Is there an antidote?
One would hope there might be. In the ABC TV series, Q&A, opposing politicians have shown that free from their party’s line they can discuss all manner of topics sensibly and sensitively. Although they did lapse occasionally into party slogans and did indulge in some point scoring, most of the time they showed how productively they are able to work together. What a joy it is to hear politicians of different persuasions agreeing with one another, or giving credit. We are told that this is often the case when they are off-camera in parliament in routine debate. And it occurred briefly this week during the end-of-parliament proceedings. Why could this not be the norm? Political discourse would be so much more productive and creative if deliberations were more collaborative, more mutually cooperative, more accommodating; if the good ideas from all sides were accepted, acknowledged and pooled.
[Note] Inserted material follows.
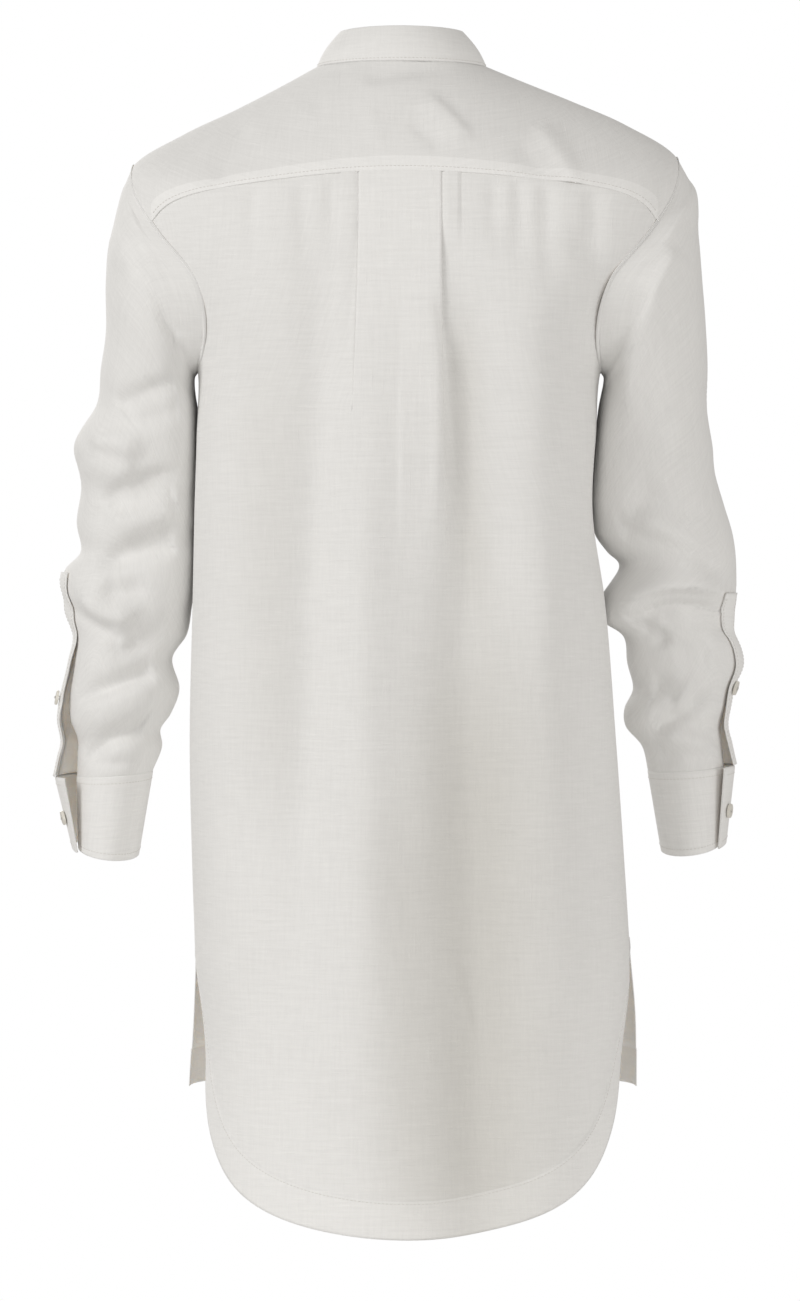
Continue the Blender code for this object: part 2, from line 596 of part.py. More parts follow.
def sleeve_rings(side, angles):
    """The rings of one sleeve: the armhole, then each section of its table."""
    sign = SIDES[side]
    rows = SLEEVE_LEFT if side == "left" else SLEEVE_RIGHT
    turn, level = armhole_turn(angles)
    rings = [body_skin(sign * turn, level)]
    for row in rows:
        rings.append(section_ring(dict(zip(SLEEVE_COLUMNS, row)), sign, angles))
    rings.insert(1, rings[0] * (1 - HEAD_SHARE) + rings[1] * HEAD_SHARE)
    return np.array(rings)


def section_ring(section, sign, angles):
    """One oval section, from its outer and inner points, its middle and its depth."""
    outer = np.array([sign * section["outer_x"], 0, section["outer_z"]])
    inner = np.array([sign * section["inner_x"], 0, section["inner_z"]])
    centre = (outer + inner) / 2 + np.array([0, section["centre_y"], 0])
    across = (outer - inner) / 2
    heights, drops = np.array(BACK_DROPS)[::-1].T
    depth = np.array([0, section["half_depth"], -np.interp(centre[2], heights, drops)])
    return centre + np.cos(angles)[:, None] * across + np.sin(angles)[:, None] * depth


def crease_depth(side, angles, z):
    """Depth of the creases at angles round the sleeve and heights down it."""
    rows = CREASES_LEFT if side == "left" else CREASES_RIGHT
    total = np.zeros(np.broadcast(angles, z).shape)
    for row in rows:
        crease = dict(zip(CREASE_COLUMNS, row))
        away = (angles - math.radians(crease["angle"]) + math.pi) % math.tau - math.pi
        line_z = crease["middle_z"] + crease["rise"] * away
        across = (z - line_z) / crease["width"]
        reach = away / math.radians(crease["reach"])
        total = total + crease["depth"] * np.exp(-(across**2) - reach**4)
    return total


def stand_off(side, share):
    """How far the lapping edge stands off, from the slit's top (0) to the cuff's top (1) and bottom (2)."""
    top, middle, seam, hem = SLITS[side]["stand_off"]
    return np.interp(share, (0, 0.5, 1, 2), (top, middle, seam, hem))


def sleeve_columns(side):
    """Angles of the sleeve's columns, from the slit's one edge round to the other."""
    first = SLITS[side]["column"]
    return math.tau / SLEEVE_SIDES * (first + np.arange(SLEEVE_SIDES + 1))


def sleeve_frame(side):
    """For every row of the sleeve, its place along the slit: below 0 above it and 1 at the cuff seam."""
    rows = len(SLEEVE_LEFT if side == "left" else SLEEVE_RIGHT) + 2
    slit_row = SLITS[side]["row"]
    return (np.arange(rows) - slit_row) / (rows - 1 - slit_row)


def lap_push(side, past, share):
    """Outward push near the lapping edge: past is the angle beyond the slit's first edge."""
    ramp = ease(past, math.tau - LAP_RAMP, math.tau)
    return ramp * stand_off(side, np.clip(share, 0, 2))


def sleeve_points(side):
    """The sleeve's grid, turned a little towards the cuff and standing open at its slit."""
    angles = sleeve_columns(side)
    share = sleeve_frame(side)
    twist = math.radians(SLITS[side]["turn"]) * ease(share, -1.2, 1.0)
    rows = []
    for r, along in enumerate(share):
        turned = angles + twist[r]
        if along > 0:
            turned = turned + np.linspace(SLIT_HALF_ANGLE, -SLIT_HALF_ANGLE, len(angles))
        ring = sleeve_rings(side, turned)[r]
        centre = ring.mean(axis=0)
        away = ring - centre
        away = away / np.linalg.norm(away, axis=-1, keepdims=True)
        near_seam = ease(r, 0, 3) * (1 - ease(along, 0.75, 1.0))
        push = crease_depth(side, turned % math.tau, ring[:, 2]) * near_seam
        push = np.where(np.cos(turned) < -0.6, 0.25, 1.0) * push
        push = push + lap_push(side, angles - angles[0], along)
        rows.append(ring + away * push[:, None])
    points = np.array(rows)
    inward = points[0].mean(axis=0) - points[0]
    inward = inward / np.linalg.norm(inward, axis=-1, keepdims=True)
    turn, level = armhole_turn(angles)
    out = body_normal(SIDES[side] * turn, level) * (UNDERARM_LIFT * ease(-np.cos(angles), 0, 1))[:, None]
    points[0] = points[0] + inward * ARMHOLE_CLEAR + out
    return points


def make_sleeve(side, linen):
    points = sleeve_points(side)
    cloth(f"sleeve_{side}", points, linen, joined_rows=SLITS[side]["row"] + 1)


def cuff_section(side, share):
    """The cuff's oval between the sleeve's last section (0) and its own hem (1)."""
    rows = SLEEVE_LEFT if side == "left" else SLEEVE_RIGHT
    hem = CUFF_LEFT_HEM if side == "left" else CUFF_RIGHT_HEM
    mixed = np.array(rows[-1]) * (1 - share) + np.array(hem) * share
    return dict(zip(SLEEVE_COLUMNS, mixed))


def cuff_points(side, past, shares, out=0.0):
    """Points of the cuff at angles past the slit's first edge and shares of its height."""
    sign = SIDES[side]
    first = sleeve_columns(side)[0] + math.radians(SLITS[side]["turn"]) + SLIT_HALF_ANGLE
    rows = []
    for share in shares:
        ring = section_ring(cuff_section(side, share), sign, first + past)
        centre = section_ring(cuff_section(side, share), sign, np.linspace(0, math.tau, 13)[:-1]).mean(axis=0)
        away = ring - centre
        away = away / np.linalg.norm(away, axis=-1, keepdims=True)
        push = lap_push(side, past, 1 + share) + out
        rows.append(ring + away * np.reshape(push, (-1, 1)))
    return np.array(rows)


def make_cuff(side, linen):
    """The cuff, lapped at the outer side and standing open at its top."""
    span = math.tau - 2 * SLIT_HALF_ANGLE
    past = np.concatenate([np.linspace(0, span, SLEEVE_SIDES + 1), span + np.linspace(0, CUFF_LAP, 4)[1:]])
    top = (SEAM_GAP + LAP_CLEAR) / CUFF_HEIGHT
    points = cuff_points(side, past, np.linspace(top, 1, CUFF_ROWS + 1))
    cloth(f"cuff_{side}", points, linen, CUFF_CLOTH)


def strip_points(side, past, out):
    """Points over the sleeve's slit at angles past its first edge, row by row, moved out."""
    share = sleeve_frame(side)
    angles = sleeve_columns(side)
    first_row = SLITS[side]["row"] - 2
    twist = math.radians(SLITS[side]["turn"]) * ease(share, -1.2, 1.0)
    rows = []
    for r in range(first_row, len(share)):
        turned = angles[0] + twist[r] + past
        ring = sleeve_rings(side, turned)[r]
        whole = sleeve_rings(side, angles[:-1])[r]
        away = ring - whole.mean(axis=0)
        away = away / np.linalg.norm(away, axis=-1, keepdims=True)
        near_seam = 1 - ease(share[r], 0.75, 1.0)
        push = crease_depth(side, turned % math.tau, ring[:, 2]) * near_seam
        push = push + lap_push(side, np.minimum(past, math.tau), share[r]) + out
        rows.append(ring + away * push[:, None])
    return np.array(rows)


def make_sleeve_strip(side, linen):
    """The strip that binds the sleeve's opening and laps over it."""
    past = math.tau + np.linspace(-STRIP_BEFORE, STRIP_AFTER, 4)
    points = strip_points(side, past, STRIP_LIFT)
    points[-1] = points[-1] + (points[-2] - points[-1]) * STRIP_END_BACK
    cloth(f"sleeve_placket_{side}", points, linen)


def button_outline():
    """A round button with four holes, as one flat curve."""
    curve = bpy.data.curves.new("button", "CURVE")
    curve.dimensions = "2D"
    curve.fill_mode = "BOTH"
    curve.extrude = BUTTON_THICKNESS / 2
    circles = [(0, 0, BUTTON_RADIUS, BUTTON_SIDES)]
    for quarter in range(4):
        angle = math.pi / 4 + quarter * math.pi / 2
        across, up = BUTTON_HOLE_OFFSET * math.cos(angle), BUTTON_HOLE_OFFSET * math.sin(angle)
        circles.append((across, up, BUTTON_HOLE_RADIUS, BUTTON_HOLE_SIDES))
    for across, up, radius, corners in circles:
        spline = curve.splines.new("POLY")
        spline.points.add(corners - 1)
        spline.use_cyclic_u = True
        for i, point in enumerate(spline.points):
            turn = math.tau * i / corners
            point.co = (across + radius * math.cos(turn), up + radius * math.sin(turn), 0, 1)
    return curve


def place_button(name, curve, material, seat, away):
    """A button whose underside is just clear of its seat, facing away from it."""
    obj = bpy.data.objects.new(name, curve)
    GARMENT.objects.link(obj)
    away = Vector([float(v) for v in away]).normalized()
    lift = BUTTON_THICKNESS / 2 + BUTTON_SEAT
    obj.location = Vector([float(v) for v in seat]) + away * lift
    obj.rotation_euler = away.to_track_quat("Z", "Y").to_euler()
    if not curve.materials:
        curve.materials.append(material)


def grid_normal(points, row, column):
    across = points[row, column + 1] - points[row, column - 1]
    down = points[row + 1, column] - points[row - 1, column]
    normal = np.cross(across, down)
    return normal / np.linalg.norm(normal)


def outward(normal, point, centre):
    return normal if np.dot(normal, point - centre) > 0 else -normal


def make_buttons(shell):
    """Buttons on the collar, the front opening, the sleeve strips and the cuffs."""
    curve = button_outline()
    strip_out = LAYER_STEP + CLOTH / 2
    for number, level in enumerate(FRONT_BUTTON_LEVELS, 1):
        turn = np.array(math.pi)
        seat = body_point(turn, level, strip_out + float(folds_out(FRONT_FOLDS, 0.0, level)))
        place_button(f"button_front_{number}", curve, shell, seat, body_normal(turn, np.array(level)))
    turn = np.array([math.pi - 0.05, math.pi + 0.05])
    low, high = collar_point(turn, np.full(2, 0.2)), collar_point(turn, np.full(2, 0.9))
    up = (high - low).mean(axis=0)
    away = np.cross(up, low[0] - low[1])
    middle = collar_point(np.array(math.pi), np.array(0.5), np.array(COLLAR_BOW))
    away = outward(away / np.linalg.norm(away), middle, np.zeros(3))
    place_button("button_collar", curve, shell, middle + away * (LAYER_STEP / 2 + COLLAR_CLOTH / 2), away)
    for side in SIDES:
        past = math.tau + STRIP_BUTTON_AT + np.array([-0.1, 0, 0.1])
        strip = strip_points(side, past, STRIP_LIFT)
        row = SLITS[side]["button_row"]
        centre = sleeve_rings(side, sleeve_columns(side)[:-1])[SLITS[side]["row"] - 2 + row].mean(axis=0)
        away = outward(grid_normal(strip, row, 1), strip[row, 1], centre)
        place_button(f"button_sleeve_{side}", curve, shell, strip[row, 1] + away * CLOTH / 2, away)
        past = math.tau + CUFF_BUTTON_AT + np.array([-0.1, 0, 0.1])
        band = cuff_points(side, past, (0.35, 0.55, 0.75))
        centre[2] = band[1, 1, 2]
        away = outward(grid_normal(band, 1, 1), band[1, 1], centre)
        place_button(f"button_cuff_{side}", curve, shell, band[1, 1] + away * CUFF_CLOTH / 2, away)


for old in list(bpy.data.objects):
    bpy.data.objects.remove(old, do_unlink=True)
GARMENT = bpy.data.collections.new("long_linen_blouse")
bpy.context.scene.collection.children.link(GARMENT)

LINEN = surface("linen", (0.80, 0.78, 0.74), 0.9)
SHELL = surface("button", (0.82, 0.79, 0.72), 0.35)

make_yoke(LINEN)
make_back(LINEN)
make_front(LINEN)
front_strip("placket_over", LINEN, LAYER_STEP)
front_strip("placket_under", LINEN, -LAYER_STEP)
make_collar(LINEN)
for each_side in SIDES:
    make_sleeve(each_side, LINEN)
    make_cuff(each_side, LINEN)
    make_sleeve_strip(each_side, LINEN)
make_buttons(SHELL)
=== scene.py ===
"""Looks of a long linen blouse, filled out with no wearer.

The front faces -Y, +Z is up and +X is the wearer's left. Sizes are metres.
"""

import math

import bpy
import numpy as np
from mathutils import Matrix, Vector


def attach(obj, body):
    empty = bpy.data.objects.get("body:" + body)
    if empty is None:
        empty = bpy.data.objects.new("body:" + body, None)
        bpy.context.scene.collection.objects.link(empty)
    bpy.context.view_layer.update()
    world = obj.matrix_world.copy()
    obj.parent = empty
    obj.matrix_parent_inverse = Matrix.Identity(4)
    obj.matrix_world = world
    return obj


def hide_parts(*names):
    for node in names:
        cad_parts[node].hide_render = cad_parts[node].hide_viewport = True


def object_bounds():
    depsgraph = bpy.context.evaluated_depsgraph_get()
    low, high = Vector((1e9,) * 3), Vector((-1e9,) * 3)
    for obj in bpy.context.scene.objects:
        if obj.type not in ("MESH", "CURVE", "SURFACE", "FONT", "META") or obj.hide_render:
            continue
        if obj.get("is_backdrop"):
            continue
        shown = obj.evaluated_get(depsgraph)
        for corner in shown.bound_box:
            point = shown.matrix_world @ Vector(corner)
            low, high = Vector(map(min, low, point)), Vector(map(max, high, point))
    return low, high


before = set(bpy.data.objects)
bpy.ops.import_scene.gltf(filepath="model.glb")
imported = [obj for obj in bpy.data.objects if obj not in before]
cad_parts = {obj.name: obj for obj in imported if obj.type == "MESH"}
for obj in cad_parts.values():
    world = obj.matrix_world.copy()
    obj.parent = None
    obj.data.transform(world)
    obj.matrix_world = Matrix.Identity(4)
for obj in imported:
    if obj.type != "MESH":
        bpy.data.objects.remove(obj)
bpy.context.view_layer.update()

# Studio. A white room with a small pale floor under the garment. The main lamp is large and soft,
# high on the picture's left. Weaker ones stand near the camera, on the right and on the hidden side.
PIXEL = 0.00077
PHOTO_HEIGHT = 1301
CAMERA_AWAY = 5.0
CAMERA_LEVEL = -0.4497
FLOOR_LEVEL = -1.02
FLOOR_RADIUS = 0.66
FLOOR_THICK = 0.01
FLOOR_COLOUR = (0.86, 0.86, 0.85)
LAMPS = (
    # name, place, aim, size, watts, colour
    ("lamp_key", (3.0, 2.3, 0.9), (0.0, 0.0, -0.45), 1.5, 58.0, (1.0, 0.995, 0.985)),
    ("lamp_fill", (-0.9, 3.6, -0.6), (0.0, 0.0, -0.5), 1.4, 17.5, (1.0, 0.99, 0.975)),
    ("lamp_side", (-2.8, 1.4, -0.6), (0.0, 0.0, -0.5), 1.6, 16.0, (1.0, 0.985, 0.96)),
    ("lamp_front", (1.2, -3.0, 1.0), (0.0, 0.0, -0.4), 2.0, 45.0, (1.0, 0.99, 0.98)),
)
# Light from all round, a little warm
AROUND = (0.430, 0.418, 0.402)


def added(name, data):
    """A new object in the scene, made from a mesh, a lamp, a curve or a camera."""
    thing = bpy.data.objects.new(name, data)
    bpy.context.scene.collection.objects.link(thing)
    return thing


def new_material(name, roughness):
    """A material with its nodes, its links and its shader."""
    material = bpy.data.materials.new(name)
    material.use_nodes = True
    nodes, links = material.node_tree.nodes, material.node_tree.links
    shader = nodes["Principled BSDF"]
    shader.inputs["Roughness"].default_value = roughness
    return material, nodes, links, shader


camera = added("camera", bpy.data.cameras.new("camera"))
camera.data.lens = camera.data.sensor_width * CAMERA_AWAY / (PHOTO_HEIGHT * PIXEL)
camera.data.clip_end = 40
camera.location = (0, CAMERA_AWAY, CAMERA_LEVEL)
camera.rotation_euler = (math.pi / 2, 0, math.pi)
bpy.context.scene.camera = camera
bpy.context.scene.view_settings.view_transform = "Standard"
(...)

What can we ordinary citizens do? We might be able to bring about change if we, who pay our politicians’ wages via taxes, raise our voices against the use of exaggerated, depreciatory, derogatory and dishonest language by politicians, commentators and columnists. While the media might miss the theatre and the good copy adversarial politics provides, the public would applaud a more measured approach, free from the burden of adversarial behaviour – so wasteful, so unproductive, so distasteful. We could write to our parliamentarians. Responders to this piece may have other suggestions. Sadly though, if history tells us anything, any change for the better is probably a vain hope, even as we enter the Festive Season. But at this time of year, idealistic hope is excusable.